Получив такое назначение с конкретной целью реализовать план Карно, Наполеон с 8 февраля 1798 г. предпринял всеобъемлющую инспекцию сил и возможностей для вторжения в Англию. Он понимал, что запланированная операция в случае успеха возвысит и международный авторитет Французской республики, и его собственную славу, но в случае неудачи опозорит и Францию, и его самого. Он мог и догадываться о намерении Директории подставить его под заведомо проигрышный вариант, втянуть в гибельную операцию и обесславить. Вместе с Ж. Ланном, Ж. Сулковским и Л. А. Бурьеном Наполеон инкогнито объездил все прибрежные порты - Булонь, Кале, Дюнкерк, Ньюпорт, Остенде, Антверпен, - везде вникая во все, что касалось подготовки к операции. По воспоминаниям Бурьена, он повсюду «терпеливо, вдумчиво, тактично, но с присущим ему напором расспрашивал матросов, рыбаков и даже контрабандистов, внимательно их выслушивал»[746] и, разумеется, извлекал из их ответов нужные для него сведения.
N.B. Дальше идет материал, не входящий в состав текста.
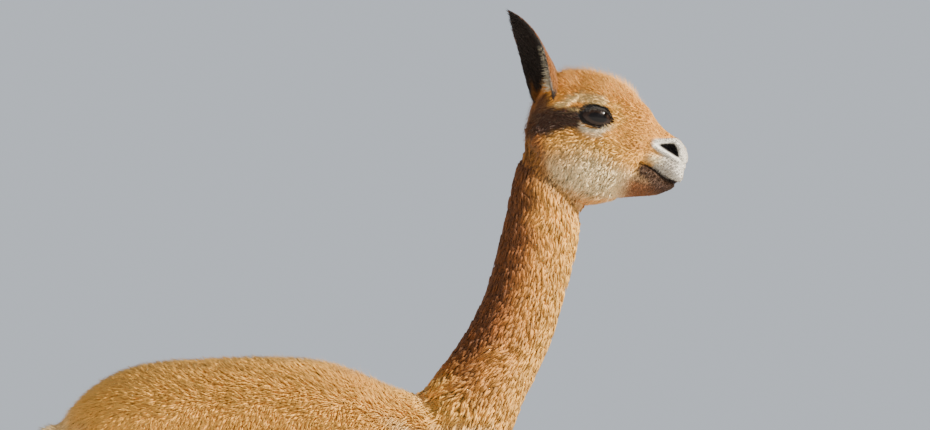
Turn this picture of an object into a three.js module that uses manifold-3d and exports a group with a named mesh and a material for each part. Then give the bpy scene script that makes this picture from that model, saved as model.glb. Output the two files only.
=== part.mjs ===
// A vicuna, life size, standing square and looking ahead over its shoulder line.
// Millimetres. +X is the way the body faces, +Y is the animal's left, +Z is up, and the soles stand on z = 0.
import * as THREE from 'three';
import { mergeVertices } from 'three/addons/utils/BufferGeometryUtils.js';
import Module from 'manifold-3d';

const wasm = await Module();
wasm.setup();

// Driving sizes
const BACK_HEIGHT = 868; // highest point of the loin, coat included
const RUMP_X = -388; // hindmost point of the buttocks
const BREAST_X = 326; // foremost point of the breast
const HEAD_PIVOT = [375, 0, 1190]; // where the skull sits on the neck
const HEAD_PITCH = 14; // degrees the face slopes down
const HEAD_YAW = 13; // degrees the face turns to the animal's right
const EAR_LENGTH = 142;
const EAR_ROOT = 22; // length of each ear sunk in the head's wool
const EAR_LEAN = { right: 38, left: 42 }; // degrees each ear leans back
const EAR_SPREAD = 14; // degrees the ears lean apart
const EYE_RADIUS = 22;
const SOCKET_GAP = 0.6; // room round the eye in its socket
const LID_THICKNESS = 2.6;
const PART_GAP = 0.3; // clear gap between neighbouring pieces
const FLEECE_DEPTH = 5; // the core lies this far under the outline that the clumps make
const HIDE = 0xc08a4e; // golden cinnamon coat
const DARK = 0x0c0a0a; // eyes
const HORN = 0x2b2420; // nails

const radians = THREE.MathUtils.degToRad;
const vector = (a) => new THREE.Vector3(...a);

// Small seeded generator, so that the coat varies the same way each time
let seed = 20240;
function vary(spread) {
  seed = (seed * 1664525 + 1013904223) % 4294967296;
  return 1 + spread * (2 * (seed / 4294967296) - 1);
}

// Closed geometries as solids, and back
function solid(geometry) {
  const bare = geometry.clone();
  bare.deleteAttribute('normal');
  bare.deleteAttribute('uv');
  const merged = mergeVertices(bare, 1e-3);
  const vertProperties = merged.attributes.position.array;
  const triVerts = new Uint32Array(merged.index.array);
  return new wasm.Manifold(new wasm.Mesh({ numProp: 3, vertProperties, triVerts }));
}

const join = (solids) => wasm.Manifold.union(solids);

function largest(made) {
  const pieces = made.decompose();
  return pieces.reduce((a, b) => (b.volume() > a.volume() ? b : a));
}

function geometryOf(made) {
  const mesh = made.getMesh();
  const geometry = new THREE.BufferGeometry();
  geometry.setAttribute('position', new THREE.BufferAttribute(new Float32Array(mesh.vertProperties), 3));
  geometry.setIndex(new THREE.BufferAttribute(new Uint32Array(mesh.triVerts), 1));
  geometry.computeVertexNormals();
  return geometry;
}

// One closed surface over a row of rings, each a list of as many points, turning the same way round.
// It ends in two points, by default the middles of the first and last ring.
function skinOver(rings, ends) {
  const n = rings[0].length;
  const points = rings.flat();
  const last = (rings.length - 1) * n;
  const middle = (ring) => ring.reduce((sum, p) => sum.add(p), new THREE.Vector3()).divideScalar(n);
  points.push(...(ends ?? [middle(rings[0]), middle(rings.at(-1))]));
  const index = [];
  for (let k = 0; k < n; k++) {
    const next = (k + 1) % n;
    for (let row = 0; row < last; row += n)
      index.push(row + k, row + next, row + n + next, row + k, row + n + next, row + n + k);
    index.push(points.length - 2, next, k, points.length - 1, last + k, last + next);
  }
  const geometry = new THREE.BufferGeometry().setFromPoints(points);
  geometry.setIndex(index);
  return geometry;
}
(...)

Результат инспекции был таков: Наполеон убедился а том, что операция с высадкой десанта на Британские острова абсолютно нереальна, пока французский флот не сможет господствовать в водах Ла-Манша. А. 3. Манфред обратил внимание на то, что наиболее проницательные современники понимали тогда, сколь неисполнима идея французского вторжения в Англию. Русский посланник в Турции (позднее член Негласного комитета при Александре I) князь В. П. Кочубей так писал 9 декабря 1797 г. о Наполеоне: «Может быть, я ошибаюсь, но полагаю, что он не будет настолько глуп, чтобы взять на себя задачу, которая запятнает его великую славу»[747].